鹿の湯の二階も、湯上りにのんびり出来る場所だったのかもしれません。
江戸の銭湯二階
最後に
撮影年は定かではありませんが、大正3年(1914年)刊行の書籍に掲載された古写真をどうぞ。
鹿の湯 古写真平井村は、現在の東京都日の出町平井付近。タイトルに“冷泉”とあります。

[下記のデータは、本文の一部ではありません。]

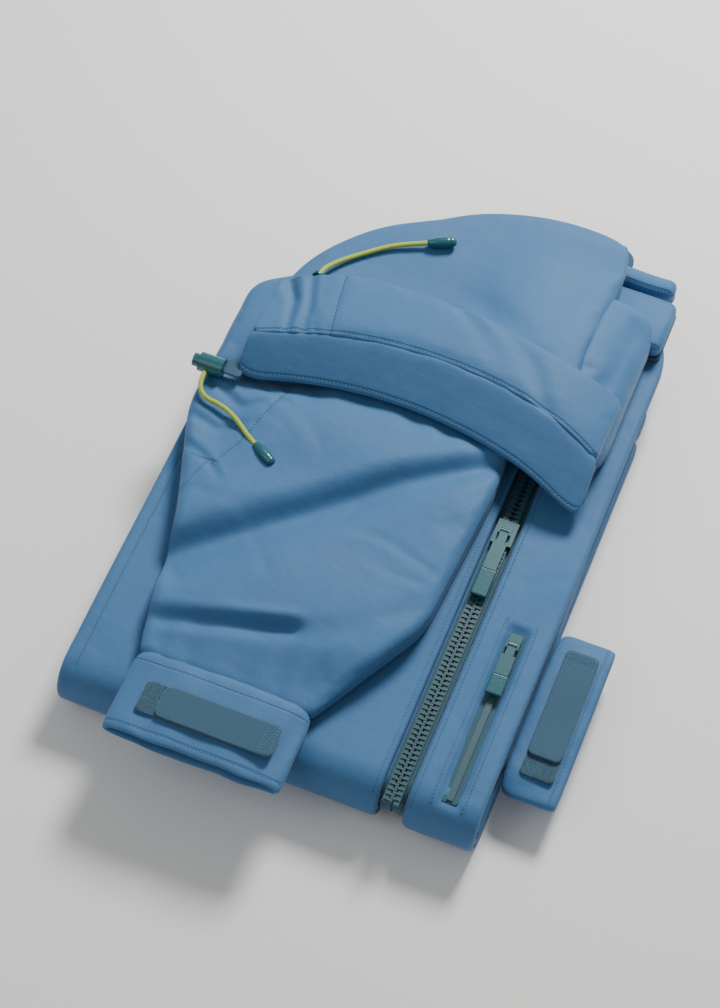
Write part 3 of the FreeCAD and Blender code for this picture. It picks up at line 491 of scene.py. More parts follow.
def inside(place, loop):
    """Whether each place lies inside the outline."""
    hit = np.zeros(len(place), bool)
    for (ax, ay), (bx, by) in zip(loop, np.roll(loop, -1, axis=0)):
        crosses = (ay > place[:, 1]) != (by > place[:, 1])
        if by != ay:
            hit ^= crosses & (place[:, 0] < (bx - ax) * (place[:, 1] - ay) / (by - ay) + ax)
    return hit


def new_piece(name, vertices, faces, material):
    """A smooth-shaded mesh object at the origin, from places in millimetres."""
    mesh = bpy.data.meshes.new(name)
    mesh.from_pydata([tuple(v) for v in np.asarray(vertices) * MM], [], [tuple(f) for f in faces])
    mesh.validate()
    mesh.materials.append(material)
    mesh.shade_smooth()
    return put(name, mesh)


def outwards(piece):
    """Merge doubles and turn every face outwards."""
    work = bmesh.new()
    work.from_mesh(piece.data)
    bmesh.ops.remove_doubles(work, verts=work.verts, dist=0.00002)
    bmesh.ops.recalc_face_normals(work, faces=work.faces)
    work.to_mesh(piece.data)
    work.free()
    piece.data.shade_smooth()


def read_points(mesh, what="co"):
    """Every point's place or normal, as rows of three."""
    values = np.zeros(len(mesh.vertices) * 3, np.float32)
    mesh.vertices.foreach_get(what, values)
    return values.reshape(-1, 3)


def mark_stitches(piece, lines):
    """Store, at every point, the run along each stitch line and the distance from it."""
    mesh = piece.data
    place = read_points(mesh) / MM
    upward = read_points(mesh, "normal")[:, 2] > 0.05
    for name, points in zip(STITCH_FIELDS, lines):
        along, aside, _ = line_field(place[:, 0], place[:, 1], points)
        total = sum(math.dist(a, b) for a, b in zip(points, points[1:]))
        there = ((along > -1) & (along < total + 1) & upward).astype(float)
        field = mesh.attributes.new(name, "FLOAT_VECTOR", "POINT")
        values = np.stack([along, aside, there], -1).astype(np.float32)
        field.data.foreach_set("vector", values.ravel())


def pillow(name, outline, material, low, top, step=4.0, corner=8.0, roll=None,
           slit=0.0):
    """A closed piece of cloth over an outline. low and top give its underside and its face at each
    X and Y; its edge is rolled over the given width, and the slit parts its two layers there."""
    loop = even_loop(smooth_loop(outline, corner), step)
    centre_gap = float(np.median(top(loop[:, 0], loop[:, 1]) - low(loop[:, 0], loop[:, 1])))
    roll = roll or max(centre_gap / 2, 1.0)
    ahead = np.roll(loop, -1, axis=0) - np.roll(loop, 1, axis=0)
    area = np.sum(loop[:, 0] * np.roll(loop[:, 1], -1) - loop[:, 1] * np.roll(loop[:, 0], -1))
    inward = np.stack([-ahead[:, 1], ahead[:, 0]], 1) * (1 if area > 0 else -1)
    inward = inward / np.maximum(np.hypot(inward[:, 0], inward[:, 1]), 1e-9)[:, None]
    rings = [loop]
    for turn in (25, 50, 72, 90):
        distance = roll * (1 - math.cos(math.radians(turn)))
        ring = loop + inward * distance
        keep = inside(ring, loop) & (edge_distance(ring, loop) > distance * 0.9)
        rings.append(ring[keep])
    x_low, y_low = loop.min(0)
    x_high, y_high = loop.max(0)
    grid = np.stack(np.meshgrid(np.arange(x_low, x_high, step), np.arange(y_low, y_high, step)), -1)
    grid = grid.reshape(-1, 2)
    grid = grid[inside(grid, loop)]
    grid = grid[edge_distance(grid, loop) > roll + step * 0.5]
    place = np.vstack(rings + [grid])
    count = len(loop)
    rim = [(number, (number + 1) % count) for number in range(count)]
    flat, _, triangles, *_ = delaunay_2d_cdt([Vector(p) for p in place], rim, [], 1, 1e-4)
    flat = np.array([tuple(p) for p in flat])
    distance = edge_distance(flat, loop)
    bulge = np.sqrt(np.clip(1 - (1 - np.minimum(distance, roll) / roll) ** 2, 0, 1))
    face, under = top(flat[:, 0], flat[:, 1]), low(flat[:, 0], flat[:, 1])
    face = np.maximum(face, under + 0.6)
    middle = (face + under) / 2
    on_rim = distance < 1e-3
    nearest = np.argmin(np.hypot(*(flat[on_rim][:, None] - loop[None]).transpose(2, 0, 1)), axis=1)
    flat = flat.copy()
    flat[on_rim] += inward[nearest] * slit
    upper = np.column_stack([flat, middle + (face - middle) * bulge])
    lower = np.column_stack([flat, middle + (under - middle) * bulge])
    index = np.arange(len(flat)) + len(flat)
    index[on_rim] = np.arange(len(flat))[on_rim]
    faces = [tuple(t) for t in triangles]
    faces += [tuple(int(index[v]) for v in reversed(t)) for t in triangles]
    piece = new_piece(name, np.vstack([upper, lower]), faces, material)
    work = bmesh.new()
    work.from_mesh(piece.data)
    loose = [v for v in work.verts if not v.link_faces]
    bmesh.ops.delete(work, geom=loose, context="VERTS")
    bmesh.ops.join_triangles(work, faces=work.faces, angle_face_threshold=0.7,
                             angle_shape_threshold=0.7)
    work.to_mesh(piece.data)
    work.free()
    outwards(piece)
    return piece


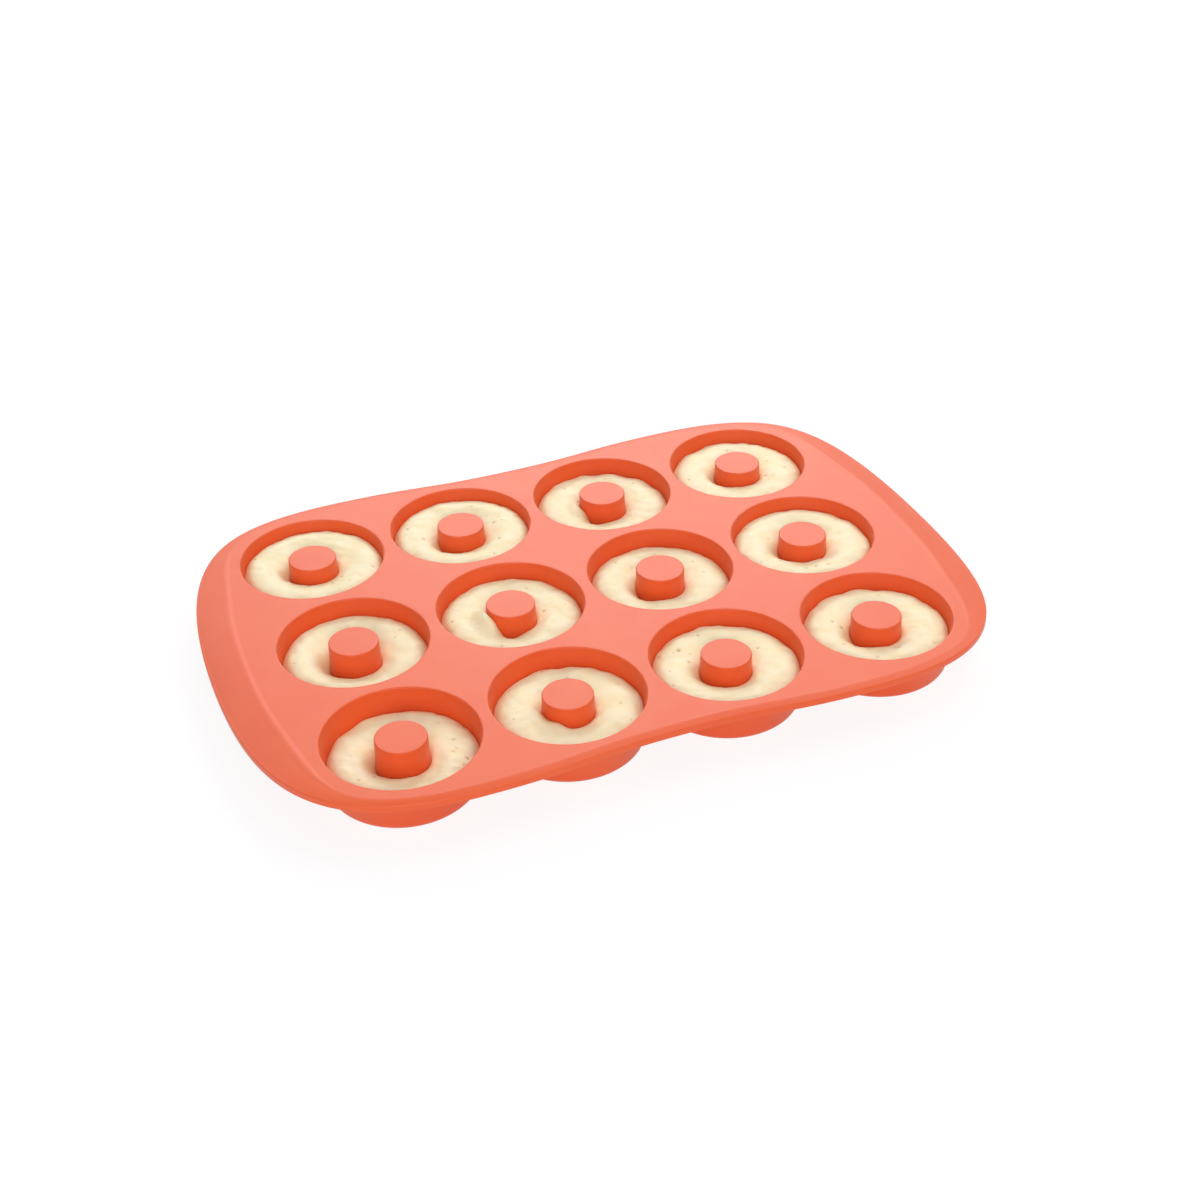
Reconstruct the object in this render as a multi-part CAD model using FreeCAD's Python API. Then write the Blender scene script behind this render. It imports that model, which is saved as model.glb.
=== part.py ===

くどいようですが、ここでも源泉の温度は低かったことがわかりますね!
写真が不鮮明でよく分かりませんが、中央の大きな建物は湯屋でしょうか?
明治2年(1869年)~明治11年(1878年)まで、
引田村(現在のあきるの市)の健蔵という人物が
宝光寺から境内の湯治場を借り湯屋を営業している文献が残っているので、
この写真がその頃の様子に近そうです。
しかし今はなき「鹿の湯」・・・
存続できなくなった理由はなんだったのでしょう?
資金難だったのか、枯れてしまったのか。
いろいろ考えてしまいますが、
戦国武将の傷も癒したその出湯を、出来ることなら楽しんでみたかったですね!
今となっては幻の湯です。
鹿の湯 情報
塩澤山宝光寺 鹿の湯跡(日の出町指定旧跡)
旧跡指定日:昭和53年9月1日
多摩七湯の一つ
所在地:〒198-0182 東京都西多摩郡日の出町平井3392
宝光寺ホームページ:https://entakuzan-houkouji.or.jp/
アクセス:
【電車】JR五日市線または武蔵引田駅 徒歩25分
【電車&バス】JR福生駅、JR秋川駅、JR武蔵五日市駅よりバス乗車
「塩沢秋川霊園バス停」 下車、バス停より徒歩5分
拝観料:無料
拝観時間:午前9時~午後4時30分
御朱印(秋川霊園管理事務所にて):300円
駐車料金(約100台):自動車 500円、バス 1000円、オートバイ 200円
駐車場への入場は午後4時15分まで
トイレ:駐車場そばに有り
その他:補助犬を除き、ペット同伴での参拝はNG
※情報は2018年6月現在のものです。